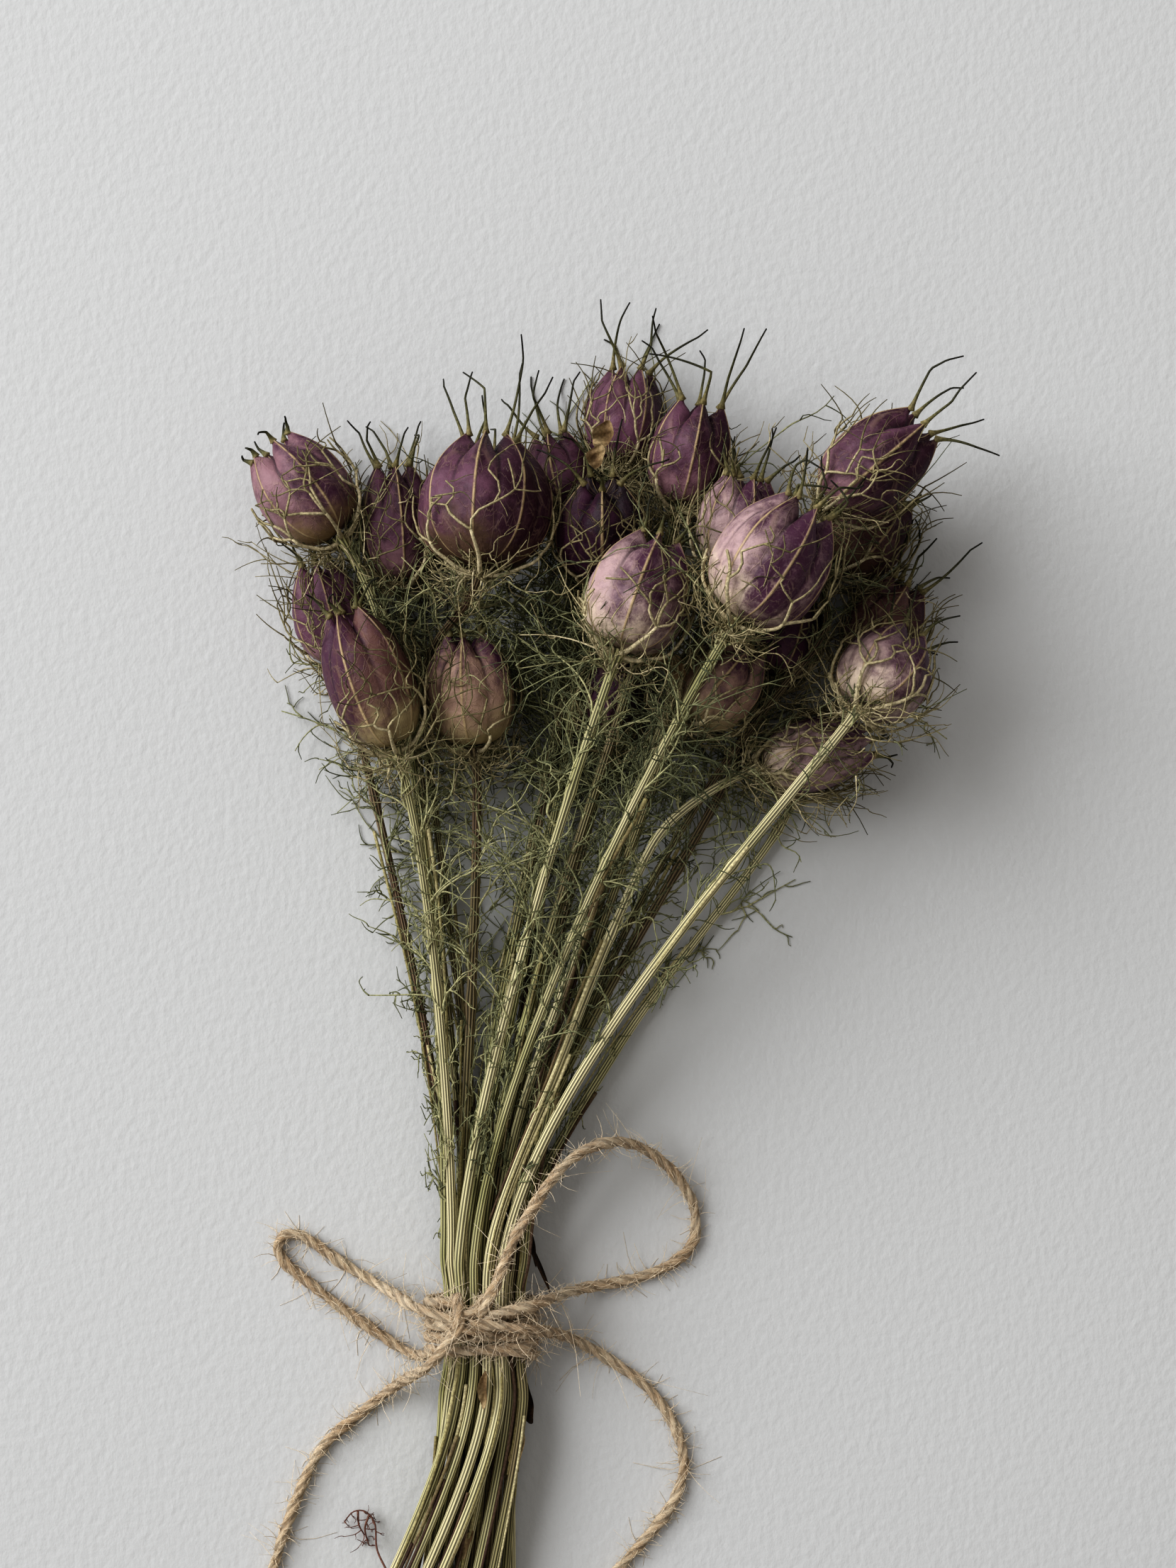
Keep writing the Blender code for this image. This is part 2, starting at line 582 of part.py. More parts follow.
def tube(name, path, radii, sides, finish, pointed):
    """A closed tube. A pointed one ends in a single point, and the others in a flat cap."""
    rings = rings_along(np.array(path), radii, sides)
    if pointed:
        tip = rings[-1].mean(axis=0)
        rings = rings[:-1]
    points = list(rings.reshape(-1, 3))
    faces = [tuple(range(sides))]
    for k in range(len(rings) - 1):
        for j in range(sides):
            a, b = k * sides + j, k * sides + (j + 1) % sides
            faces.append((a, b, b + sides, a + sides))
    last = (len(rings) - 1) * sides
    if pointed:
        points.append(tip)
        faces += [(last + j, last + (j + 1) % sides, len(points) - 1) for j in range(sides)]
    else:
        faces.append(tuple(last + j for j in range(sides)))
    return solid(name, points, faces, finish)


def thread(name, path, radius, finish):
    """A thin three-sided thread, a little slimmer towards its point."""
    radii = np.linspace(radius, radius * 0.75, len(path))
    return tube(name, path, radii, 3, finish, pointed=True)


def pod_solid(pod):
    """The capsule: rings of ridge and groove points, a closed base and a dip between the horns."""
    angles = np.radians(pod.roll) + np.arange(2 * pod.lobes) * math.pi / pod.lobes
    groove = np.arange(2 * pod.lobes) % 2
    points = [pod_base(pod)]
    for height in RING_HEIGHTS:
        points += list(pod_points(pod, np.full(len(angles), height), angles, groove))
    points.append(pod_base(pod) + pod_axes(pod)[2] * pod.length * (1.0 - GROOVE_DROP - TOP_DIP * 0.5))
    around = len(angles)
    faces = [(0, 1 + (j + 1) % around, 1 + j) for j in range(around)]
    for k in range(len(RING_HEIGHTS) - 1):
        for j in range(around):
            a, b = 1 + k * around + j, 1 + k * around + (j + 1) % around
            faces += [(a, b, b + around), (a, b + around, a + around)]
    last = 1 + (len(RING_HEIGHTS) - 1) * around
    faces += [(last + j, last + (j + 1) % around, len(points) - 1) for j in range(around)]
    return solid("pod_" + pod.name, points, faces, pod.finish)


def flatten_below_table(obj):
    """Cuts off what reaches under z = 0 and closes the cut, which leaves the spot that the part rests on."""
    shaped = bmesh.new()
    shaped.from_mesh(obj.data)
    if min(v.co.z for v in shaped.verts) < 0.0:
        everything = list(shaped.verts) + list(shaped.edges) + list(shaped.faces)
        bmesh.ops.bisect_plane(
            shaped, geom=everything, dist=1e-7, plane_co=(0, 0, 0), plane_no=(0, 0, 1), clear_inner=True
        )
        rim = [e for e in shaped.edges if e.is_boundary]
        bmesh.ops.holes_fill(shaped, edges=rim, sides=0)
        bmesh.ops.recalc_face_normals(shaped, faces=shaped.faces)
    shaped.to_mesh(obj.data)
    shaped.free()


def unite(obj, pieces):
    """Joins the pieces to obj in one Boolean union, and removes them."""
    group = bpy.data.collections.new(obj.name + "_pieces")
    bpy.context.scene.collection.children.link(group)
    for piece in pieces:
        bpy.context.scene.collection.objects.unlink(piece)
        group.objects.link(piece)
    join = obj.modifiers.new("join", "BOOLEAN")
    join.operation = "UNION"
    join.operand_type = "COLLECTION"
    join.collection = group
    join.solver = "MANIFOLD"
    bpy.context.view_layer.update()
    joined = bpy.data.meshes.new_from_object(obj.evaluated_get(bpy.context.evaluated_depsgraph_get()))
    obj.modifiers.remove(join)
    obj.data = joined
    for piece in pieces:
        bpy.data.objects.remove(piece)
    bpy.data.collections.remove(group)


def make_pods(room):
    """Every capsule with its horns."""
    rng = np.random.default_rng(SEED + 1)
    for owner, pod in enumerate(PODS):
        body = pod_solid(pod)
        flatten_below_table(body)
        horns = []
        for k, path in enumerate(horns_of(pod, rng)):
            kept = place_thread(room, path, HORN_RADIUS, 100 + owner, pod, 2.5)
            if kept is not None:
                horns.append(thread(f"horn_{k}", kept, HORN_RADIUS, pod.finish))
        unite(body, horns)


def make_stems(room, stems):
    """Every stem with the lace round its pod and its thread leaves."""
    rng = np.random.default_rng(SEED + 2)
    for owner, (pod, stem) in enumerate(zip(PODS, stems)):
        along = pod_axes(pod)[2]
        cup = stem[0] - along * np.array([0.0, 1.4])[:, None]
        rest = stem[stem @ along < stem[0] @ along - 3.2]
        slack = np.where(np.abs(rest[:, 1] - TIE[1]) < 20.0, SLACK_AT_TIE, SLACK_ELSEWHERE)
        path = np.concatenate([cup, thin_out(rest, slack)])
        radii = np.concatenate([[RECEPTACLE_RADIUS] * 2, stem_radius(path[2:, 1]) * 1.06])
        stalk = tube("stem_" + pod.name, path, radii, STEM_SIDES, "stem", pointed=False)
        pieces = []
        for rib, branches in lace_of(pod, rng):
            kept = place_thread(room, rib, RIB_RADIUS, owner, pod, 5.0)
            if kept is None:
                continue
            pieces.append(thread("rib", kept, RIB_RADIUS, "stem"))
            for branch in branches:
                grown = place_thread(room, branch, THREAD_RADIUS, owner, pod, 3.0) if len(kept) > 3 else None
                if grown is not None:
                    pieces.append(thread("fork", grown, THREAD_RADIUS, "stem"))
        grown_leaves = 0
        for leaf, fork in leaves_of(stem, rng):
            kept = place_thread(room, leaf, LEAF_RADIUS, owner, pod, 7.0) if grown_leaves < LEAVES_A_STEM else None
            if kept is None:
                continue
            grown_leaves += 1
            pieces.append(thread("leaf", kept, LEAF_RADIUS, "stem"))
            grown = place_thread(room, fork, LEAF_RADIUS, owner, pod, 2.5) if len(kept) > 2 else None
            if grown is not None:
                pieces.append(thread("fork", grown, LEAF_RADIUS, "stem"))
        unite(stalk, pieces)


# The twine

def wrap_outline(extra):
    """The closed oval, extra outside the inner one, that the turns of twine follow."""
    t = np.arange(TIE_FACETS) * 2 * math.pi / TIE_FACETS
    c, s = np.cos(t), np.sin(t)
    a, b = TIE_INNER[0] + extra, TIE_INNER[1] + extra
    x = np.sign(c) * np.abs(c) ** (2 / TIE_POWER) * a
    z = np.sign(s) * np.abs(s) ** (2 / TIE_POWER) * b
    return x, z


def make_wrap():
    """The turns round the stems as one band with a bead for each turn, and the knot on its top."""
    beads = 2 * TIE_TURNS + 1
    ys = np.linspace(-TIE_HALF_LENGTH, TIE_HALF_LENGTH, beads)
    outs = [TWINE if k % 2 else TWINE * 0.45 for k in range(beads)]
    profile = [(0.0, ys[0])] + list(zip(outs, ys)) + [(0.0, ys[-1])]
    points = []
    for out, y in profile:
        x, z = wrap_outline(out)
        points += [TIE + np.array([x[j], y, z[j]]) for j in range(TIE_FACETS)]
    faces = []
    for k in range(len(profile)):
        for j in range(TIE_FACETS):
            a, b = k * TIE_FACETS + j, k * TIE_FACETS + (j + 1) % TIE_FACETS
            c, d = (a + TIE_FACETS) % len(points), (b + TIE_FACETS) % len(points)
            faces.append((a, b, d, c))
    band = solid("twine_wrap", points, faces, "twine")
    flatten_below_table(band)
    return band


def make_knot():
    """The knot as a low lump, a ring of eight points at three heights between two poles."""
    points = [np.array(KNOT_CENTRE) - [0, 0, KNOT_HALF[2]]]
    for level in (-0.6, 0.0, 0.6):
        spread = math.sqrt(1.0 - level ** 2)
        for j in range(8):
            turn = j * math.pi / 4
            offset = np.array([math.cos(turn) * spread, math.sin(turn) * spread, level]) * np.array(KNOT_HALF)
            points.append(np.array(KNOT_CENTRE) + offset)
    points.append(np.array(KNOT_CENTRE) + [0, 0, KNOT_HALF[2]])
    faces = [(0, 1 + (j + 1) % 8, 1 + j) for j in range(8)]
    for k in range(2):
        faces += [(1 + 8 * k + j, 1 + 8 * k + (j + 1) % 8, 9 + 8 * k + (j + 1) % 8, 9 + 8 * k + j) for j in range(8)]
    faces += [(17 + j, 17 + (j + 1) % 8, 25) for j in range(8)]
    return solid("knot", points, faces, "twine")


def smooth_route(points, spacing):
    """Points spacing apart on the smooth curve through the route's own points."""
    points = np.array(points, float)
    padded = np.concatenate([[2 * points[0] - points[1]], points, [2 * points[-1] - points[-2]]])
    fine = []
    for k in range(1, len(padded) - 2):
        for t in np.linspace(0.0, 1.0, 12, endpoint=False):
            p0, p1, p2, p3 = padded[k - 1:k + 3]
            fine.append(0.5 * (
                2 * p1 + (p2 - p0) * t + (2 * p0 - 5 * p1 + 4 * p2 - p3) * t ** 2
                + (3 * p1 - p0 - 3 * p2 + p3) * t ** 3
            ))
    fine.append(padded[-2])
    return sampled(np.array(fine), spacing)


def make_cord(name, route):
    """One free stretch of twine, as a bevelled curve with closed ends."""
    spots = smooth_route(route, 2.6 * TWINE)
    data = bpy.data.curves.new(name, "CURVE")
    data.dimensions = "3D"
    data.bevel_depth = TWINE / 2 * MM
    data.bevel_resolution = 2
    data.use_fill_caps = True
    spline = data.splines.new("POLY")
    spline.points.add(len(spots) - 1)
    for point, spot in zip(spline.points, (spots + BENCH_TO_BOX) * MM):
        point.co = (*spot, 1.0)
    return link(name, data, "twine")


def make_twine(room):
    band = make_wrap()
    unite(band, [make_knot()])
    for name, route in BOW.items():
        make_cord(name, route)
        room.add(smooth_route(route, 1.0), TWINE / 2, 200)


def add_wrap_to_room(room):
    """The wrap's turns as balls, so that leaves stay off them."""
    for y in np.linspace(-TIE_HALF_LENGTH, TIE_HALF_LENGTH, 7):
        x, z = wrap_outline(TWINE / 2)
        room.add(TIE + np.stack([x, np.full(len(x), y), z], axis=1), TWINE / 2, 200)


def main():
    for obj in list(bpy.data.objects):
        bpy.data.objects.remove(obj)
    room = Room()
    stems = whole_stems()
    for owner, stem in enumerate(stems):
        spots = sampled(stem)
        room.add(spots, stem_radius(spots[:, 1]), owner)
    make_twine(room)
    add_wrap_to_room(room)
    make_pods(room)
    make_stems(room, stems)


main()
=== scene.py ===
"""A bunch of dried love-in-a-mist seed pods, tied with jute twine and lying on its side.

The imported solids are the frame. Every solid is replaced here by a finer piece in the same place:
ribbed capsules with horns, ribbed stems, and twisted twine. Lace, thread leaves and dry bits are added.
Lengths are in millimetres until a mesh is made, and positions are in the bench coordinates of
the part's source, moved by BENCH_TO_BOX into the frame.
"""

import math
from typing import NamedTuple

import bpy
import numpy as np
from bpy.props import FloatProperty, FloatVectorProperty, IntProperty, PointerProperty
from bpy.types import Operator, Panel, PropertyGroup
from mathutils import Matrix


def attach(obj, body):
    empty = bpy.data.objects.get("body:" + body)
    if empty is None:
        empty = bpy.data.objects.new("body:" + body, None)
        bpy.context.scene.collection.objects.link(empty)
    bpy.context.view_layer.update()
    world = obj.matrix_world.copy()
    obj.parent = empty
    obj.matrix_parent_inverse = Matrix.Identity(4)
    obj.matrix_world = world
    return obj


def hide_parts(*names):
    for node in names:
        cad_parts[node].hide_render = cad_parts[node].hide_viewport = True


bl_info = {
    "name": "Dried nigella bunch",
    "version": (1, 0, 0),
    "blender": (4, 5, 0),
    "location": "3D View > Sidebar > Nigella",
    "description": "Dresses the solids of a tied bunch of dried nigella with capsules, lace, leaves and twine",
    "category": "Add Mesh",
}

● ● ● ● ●

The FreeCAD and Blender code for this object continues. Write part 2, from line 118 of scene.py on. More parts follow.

● ● ● ● ●

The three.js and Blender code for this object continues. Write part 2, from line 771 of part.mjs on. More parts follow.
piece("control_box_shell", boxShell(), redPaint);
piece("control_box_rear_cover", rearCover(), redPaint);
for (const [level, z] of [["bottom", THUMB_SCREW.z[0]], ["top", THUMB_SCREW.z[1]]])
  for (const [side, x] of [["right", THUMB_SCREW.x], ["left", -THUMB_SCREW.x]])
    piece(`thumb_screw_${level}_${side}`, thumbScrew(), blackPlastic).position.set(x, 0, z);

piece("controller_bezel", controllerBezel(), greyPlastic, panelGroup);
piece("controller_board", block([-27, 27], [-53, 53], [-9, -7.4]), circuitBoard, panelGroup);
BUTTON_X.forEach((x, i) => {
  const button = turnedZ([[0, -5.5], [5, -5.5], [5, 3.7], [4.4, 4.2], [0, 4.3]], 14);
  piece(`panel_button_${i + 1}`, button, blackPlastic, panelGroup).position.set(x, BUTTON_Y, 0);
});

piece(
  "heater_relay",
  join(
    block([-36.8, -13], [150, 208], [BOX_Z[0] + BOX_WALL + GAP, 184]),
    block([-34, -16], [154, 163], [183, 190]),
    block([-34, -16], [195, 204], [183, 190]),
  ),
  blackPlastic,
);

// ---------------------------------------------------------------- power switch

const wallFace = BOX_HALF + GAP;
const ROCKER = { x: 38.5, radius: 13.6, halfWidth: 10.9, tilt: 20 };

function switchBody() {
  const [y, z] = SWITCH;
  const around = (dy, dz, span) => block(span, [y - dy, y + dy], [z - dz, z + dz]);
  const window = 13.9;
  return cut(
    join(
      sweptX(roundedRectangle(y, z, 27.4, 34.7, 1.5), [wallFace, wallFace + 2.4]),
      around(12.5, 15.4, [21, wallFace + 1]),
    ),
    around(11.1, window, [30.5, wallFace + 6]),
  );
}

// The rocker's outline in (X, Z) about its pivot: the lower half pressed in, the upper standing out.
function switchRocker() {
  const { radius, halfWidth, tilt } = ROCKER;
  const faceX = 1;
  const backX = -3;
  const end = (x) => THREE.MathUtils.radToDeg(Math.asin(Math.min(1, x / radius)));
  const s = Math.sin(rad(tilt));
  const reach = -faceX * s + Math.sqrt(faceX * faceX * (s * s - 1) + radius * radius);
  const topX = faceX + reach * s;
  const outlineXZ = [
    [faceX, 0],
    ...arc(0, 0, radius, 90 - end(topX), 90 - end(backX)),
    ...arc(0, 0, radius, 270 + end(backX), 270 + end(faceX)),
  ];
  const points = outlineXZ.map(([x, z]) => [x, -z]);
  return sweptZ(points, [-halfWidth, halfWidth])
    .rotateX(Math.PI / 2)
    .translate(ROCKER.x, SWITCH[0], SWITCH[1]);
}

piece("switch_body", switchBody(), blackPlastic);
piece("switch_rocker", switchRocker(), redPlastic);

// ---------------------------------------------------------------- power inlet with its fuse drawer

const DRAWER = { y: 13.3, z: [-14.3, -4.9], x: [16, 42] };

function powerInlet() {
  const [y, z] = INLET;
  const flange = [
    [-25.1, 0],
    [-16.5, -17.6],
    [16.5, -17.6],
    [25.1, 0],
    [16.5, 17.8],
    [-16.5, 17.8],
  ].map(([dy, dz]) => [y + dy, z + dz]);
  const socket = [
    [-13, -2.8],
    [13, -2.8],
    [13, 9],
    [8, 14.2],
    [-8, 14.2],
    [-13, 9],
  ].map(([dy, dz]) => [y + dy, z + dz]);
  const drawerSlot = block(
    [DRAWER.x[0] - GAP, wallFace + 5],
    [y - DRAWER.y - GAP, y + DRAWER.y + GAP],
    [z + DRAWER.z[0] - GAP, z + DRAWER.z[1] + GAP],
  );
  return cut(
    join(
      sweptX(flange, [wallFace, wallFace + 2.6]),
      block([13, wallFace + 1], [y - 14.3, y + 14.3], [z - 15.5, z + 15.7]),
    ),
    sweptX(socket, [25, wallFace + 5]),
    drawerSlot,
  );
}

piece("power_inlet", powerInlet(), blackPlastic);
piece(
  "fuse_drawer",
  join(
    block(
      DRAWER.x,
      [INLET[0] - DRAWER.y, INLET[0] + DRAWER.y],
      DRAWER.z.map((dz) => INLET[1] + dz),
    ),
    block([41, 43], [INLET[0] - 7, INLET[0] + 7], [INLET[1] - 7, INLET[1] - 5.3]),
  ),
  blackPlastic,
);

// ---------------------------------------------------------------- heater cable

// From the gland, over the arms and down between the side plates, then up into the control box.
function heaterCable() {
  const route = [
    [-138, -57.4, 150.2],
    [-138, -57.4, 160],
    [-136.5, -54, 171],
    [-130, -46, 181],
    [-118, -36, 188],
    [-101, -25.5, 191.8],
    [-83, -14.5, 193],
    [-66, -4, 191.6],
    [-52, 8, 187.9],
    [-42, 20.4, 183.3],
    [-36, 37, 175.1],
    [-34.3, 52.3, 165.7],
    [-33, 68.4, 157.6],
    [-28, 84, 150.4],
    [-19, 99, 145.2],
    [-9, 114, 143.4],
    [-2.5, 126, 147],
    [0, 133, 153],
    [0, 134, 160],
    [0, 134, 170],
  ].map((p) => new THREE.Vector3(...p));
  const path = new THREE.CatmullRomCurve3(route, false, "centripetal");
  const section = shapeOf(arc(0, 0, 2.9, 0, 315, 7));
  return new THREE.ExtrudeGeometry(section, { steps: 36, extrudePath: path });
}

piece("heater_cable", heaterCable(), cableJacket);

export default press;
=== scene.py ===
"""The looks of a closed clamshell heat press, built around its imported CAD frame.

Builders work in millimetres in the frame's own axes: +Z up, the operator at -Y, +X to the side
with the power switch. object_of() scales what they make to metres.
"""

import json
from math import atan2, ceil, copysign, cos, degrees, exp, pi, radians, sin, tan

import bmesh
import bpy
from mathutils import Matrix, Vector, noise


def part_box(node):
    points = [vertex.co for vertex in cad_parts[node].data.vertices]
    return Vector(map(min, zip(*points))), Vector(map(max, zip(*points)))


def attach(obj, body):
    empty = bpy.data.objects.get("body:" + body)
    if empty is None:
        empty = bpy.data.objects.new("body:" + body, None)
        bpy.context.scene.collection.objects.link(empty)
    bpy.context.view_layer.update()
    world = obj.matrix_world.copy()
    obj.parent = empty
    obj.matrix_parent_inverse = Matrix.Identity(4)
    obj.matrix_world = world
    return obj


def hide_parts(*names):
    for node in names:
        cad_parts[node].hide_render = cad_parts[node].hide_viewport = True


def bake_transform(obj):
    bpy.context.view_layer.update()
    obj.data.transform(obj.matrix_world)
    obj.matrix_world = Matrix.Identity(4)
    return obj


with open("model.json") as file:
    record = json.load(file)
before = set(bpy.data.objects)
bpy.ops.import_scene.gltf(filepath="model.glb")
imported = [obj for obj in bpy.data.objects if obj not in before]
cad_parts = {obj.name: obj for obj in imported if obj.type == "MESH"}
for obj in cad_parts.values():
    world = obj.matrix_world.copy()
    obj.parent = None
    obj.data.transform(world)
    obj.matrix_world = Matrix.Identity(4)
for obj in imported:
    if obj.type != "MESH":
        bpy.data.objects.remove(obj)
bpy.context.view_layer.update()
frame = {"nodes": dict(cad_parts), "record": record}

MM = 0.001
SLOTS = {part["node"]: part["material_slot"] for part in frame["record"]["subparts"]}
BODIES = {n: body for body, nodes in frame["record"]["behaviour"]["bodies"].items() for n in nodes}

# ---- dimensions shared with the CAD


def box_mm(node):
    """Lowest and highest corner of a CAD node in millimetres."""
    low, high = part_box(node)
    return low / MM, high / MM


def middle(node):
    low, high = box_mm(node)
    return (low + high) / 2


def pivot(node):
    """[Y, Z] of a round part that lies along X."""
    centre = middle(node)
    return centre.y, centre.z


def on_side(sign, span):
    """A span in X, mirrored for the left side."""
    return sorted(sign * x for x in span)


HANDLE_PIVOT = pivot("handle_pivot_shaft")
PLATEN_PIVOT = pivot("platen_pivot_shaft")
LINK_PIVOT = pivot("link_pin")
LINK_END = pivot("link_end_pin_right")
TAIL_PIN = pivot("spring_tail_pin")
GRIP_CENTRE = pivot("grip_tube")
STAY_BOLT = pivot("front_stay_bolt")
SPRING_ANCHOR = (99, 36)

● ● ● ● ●

Short task - Taking the material above, extract exactly and only the lines from the line with "unite(band, [make_knot()])" to the line with "from bpy.types import", inclusive of both.

Exercise output -
    unite(band, [make_knot()])
    for name, route in BOW.items():
        make_cord(name, route)
        room.add(smooth_route(route, 1.0), TWINE / 2, 200)


def add_wrap_to_room(room):
    """The wrap's turns as balls, so that leaves stay off them."""
    for y in np.linspace(-TIE_HALF_LENGTH, TIE_HALF_LENGTH, 7):
        x, z = wrap_outline(TWINE / 2)
        room.add(TIE + np.stack([x, np.full(len(x), y), z], axis=1), TWINE / 2, 200)


def main():
    for obj in list(bpy.data.objects):
        bpy.data.objects.remove(obj)
    room = Room()
    stems = whole_stems()
    for owner, stem in enumerate(stems):
        spots = sampled(stem)
        room.add(spots, stem_radius(spots[:, 1]), owner)
    make_twine(room)
    add_wrap_to_room(room)
    make_pods(room)
    make_stems(room, stems)


main()
=== scene.py ===
"""A bunch of dried love-in-a-mist seed pods, tied with jute twine and lying on its side.

The imported solids are the frame. Every solid is replaced here by a finer piece in the same place:
ribbed capsules with horns, ribbed stems, and twisted twine. Lace, thread leaves and dry bits are added.
Lengths are in millimetres until a mesh is made, and positions are in the bench coordinates of
the part's source, moved by BENCH_TO_BOX into the frame.
"""

import math
from typing import NamedTuple

import bpy
import numpy as np
from bpy.props import FloatProperty, FloatVectorProperty, IntProperty, PointerProperty
from bpy.types import Operator, Panel, PropertyGroup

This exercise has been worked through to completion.